Perform an inner join with a user-specified match condition (any boolean-valued function taking two arguments).

A theta-join is an operation in which rows in the join columns are matched using an arbitrary condition \(\theta\) that holds between the row entries (i.e. the pair is in a binary relation). It generalizes equijoins (where \(\theta\) = equality). See examples below and the Wikipedia article, though note that in Pandance, \(\theta\) is not limited to the typical set of relations {<, <=, =, !=, >=, >}.

Since version 0.3.0, this join is parallelized for larger results. To avoid unnecessary overhead on small data, multiple processes are used only if the number of rows in the longest input dataframe is at least par_threshold. Consider decreasing this threshold if the condition function takes a longer time to evaluate (complex calculation, some sort of lookup / query, etc.) By default, all CPU cores on the machine are used (taking n_processes = multiprocessing.cpu_count()).

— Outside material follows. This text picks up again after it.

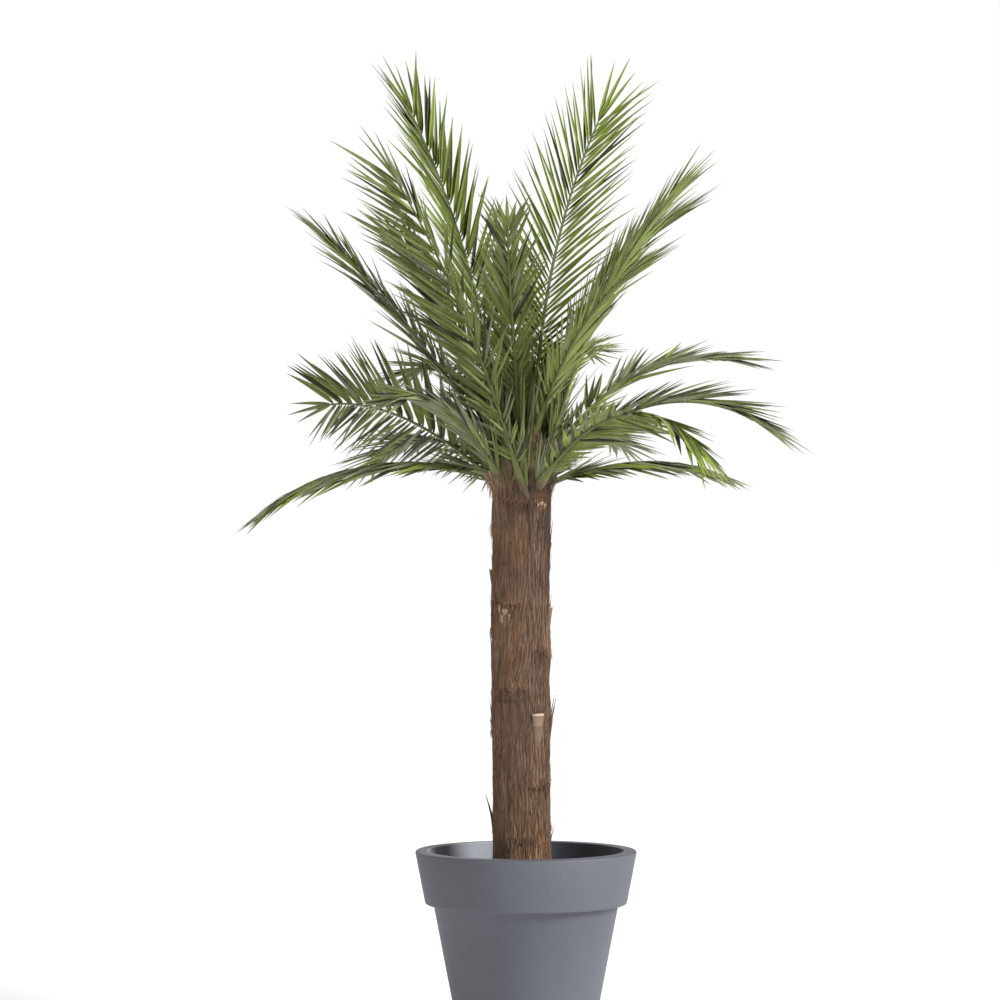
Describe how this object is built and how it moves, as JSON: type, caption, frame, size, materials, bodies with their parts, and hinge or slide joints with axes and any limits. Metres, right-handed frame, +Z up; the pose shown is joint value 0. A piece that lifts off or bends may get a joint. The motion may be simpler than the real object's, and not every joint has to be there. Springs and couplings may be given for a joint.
{
  "type": "potted date palm",
  "caption": "Slender date palm with a fibre-wrapped trunk, a swollen crown head and arching feather fronds, standing in a tapered round planter with a deep rim band.",
  "frame": {"origin": "centre of the pot's flat underside", "axes": "+Z up along the trunk, +X to the right and +Y away as the tree is seen from its front"},
  "size_m": [1.6877, 1.9761, 3.0298],
  "materials": {
    "planter": "matte slate grey, finely textured",
    "fill": "loose dark potting fill",
    "trunk": "rough brown palm fibre",
    "foliage": "satin olive green leaflets"
  },
  "bodies": {
    "root": {"pot": "planter", "fill": "fill", "trunk": "trunk", "frond_left_high": "foliage", "frond_left_second": "foliage", "frond_left_inner": "foliage", "frond_left_far": "foliage", "frond_left_arch": "foliage", "frond_left_low": "foliage", "frond_right_high": "foliage", "frond_right_second": "foliage", "frond_right_third": "foliage", "frond_right_mid": "foliage", "frond_right_upper_arch": "foliage", "frond_right_arch": "foliage", "frond_right_low": "foliage", "frond_front_right": "foliage", "frond_front_left": "foliage", "frond_front_centre": "foliage", "frond_back_high": "foliage", "frond_back_right": "foliage", "frond_back_left": "foliage", "frond_back_low": "foliage", "frond_back_low_right": "foliage", "frond_back_low_left": "foliage"}
  },
  "joints": []
}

The indices of the input DataFrames is ignored (a new one RangeIndex is generated).

Parameters:

left (DataFrame) – The left-hand side Pandas DataFrame
right (DataFrame) – The right-hand side Pandas DataFrame
condition (Optional[Callable[..., bool]]) – a function or callable object of two parameters x, y that returns True if the pair (x, y) fulfills the condition, else False. E.g. divides(2, 8) == True.
on (Optional[str]) – (Single) column name to join on, passed to pandas.merge()
left_on (Optional[str]) – (Single) column name to join on in the left DataFrame, passed to pandas.merge()
right_on (Optional[str]) – (Single) column name to join on in the right DataFrame, passed to pandas.merge()
suffixes (Optional[tuple]) – A length-2 sequence where each element is optionally a string indicating the suffix to add to overlapping column names in left and right respectively, passed to pandas.merge()
relation (Optional[Callable[..., bool]]) – (deprecated) Synonym for condition
par_threshold (int) –
The longest input dataframe must have at least this many rows for parallelism to be used.

New in version 0.3.0.
n_processes (Optional[int]) –
How many processes to spawn for performing the join. Defaults to the number of CPUs on the system.

New in version 0.3.0.

Return type:

DataFrame

Returns:

The theta-join of the two DataFrames.

See also

fuzzy_join(): An efficient implementation of the special case of θ-join where θ is \(\approx\).
ineq_join(): An efficient implementation of the special case of θ-join where θ is an inequality {<, <=, =, >=, >} between the join columns.

Examples

Numerical condition

We have two tables with numerical entries x and y, and we want to find those combinations of x and y that represent coordinates on the unit circle. Here

\[\theta (x, y): x^2 + y^2 - 1 = 0\]

>>> import math
>>> import pandas as pd
>>> import pandance as dance
...
>>> horiz_vals = pd.DataFrame([0, 1, -1, 0.5], columns=['x'])
>>> vert_vals = pd.DataFrame([0, 1, -1, 0.5], columns=['y'])
...
>>> dance.theta_join(
...     horiz_vals, vert_vals, left_on='x', right_on='y',
...     condition = lambda x, y: math.isclose(x**2 + y**2 - 1, 0)
... )
     x    y
0  1.0  0.0
1 -1.0  0.0
2  0.0  1.0
3  0.0 -1.0

Substring matching

We have two tables of character strings and want to find all pairs in which strings from the left join column appear as substrings of the right.

>>> import pandas as pd
>>> import pandance as dance
...
>>> keywords = pd.DataFrame(['a', 'the', 'xyzzy'], columns=['keyword'])
>>> phrases = pd.DataFrame([
...     'the quick brown fox jumps over the lazy dog',
...     'lorem ipsum dolor'
... ], columns=['phrase'])

Here θ(a, b): a substring of b.

>>> hits = dance.theta_join(
...     keywords, phrases, left_on='keyword', right_on='phrase',
...     condition = lambda kw, phrase: kw in phrase)
>>> hits
  keyword                                       phrase
0       a  the quick brown fox jumps over the lazy dog
1     the  the quick brown fox jumps over the lazy dog

Inequality condition

We’re making a groceries list, and we’re balancing macronutrients and costs.

>>> import pandas as pd
>>> import pandance as dance
...
>>> carb_sources = pd.DataFrame([
...     ('rice', 34),
...     ('oat flakes', 32)
... ], columns=['item', 'price'])
...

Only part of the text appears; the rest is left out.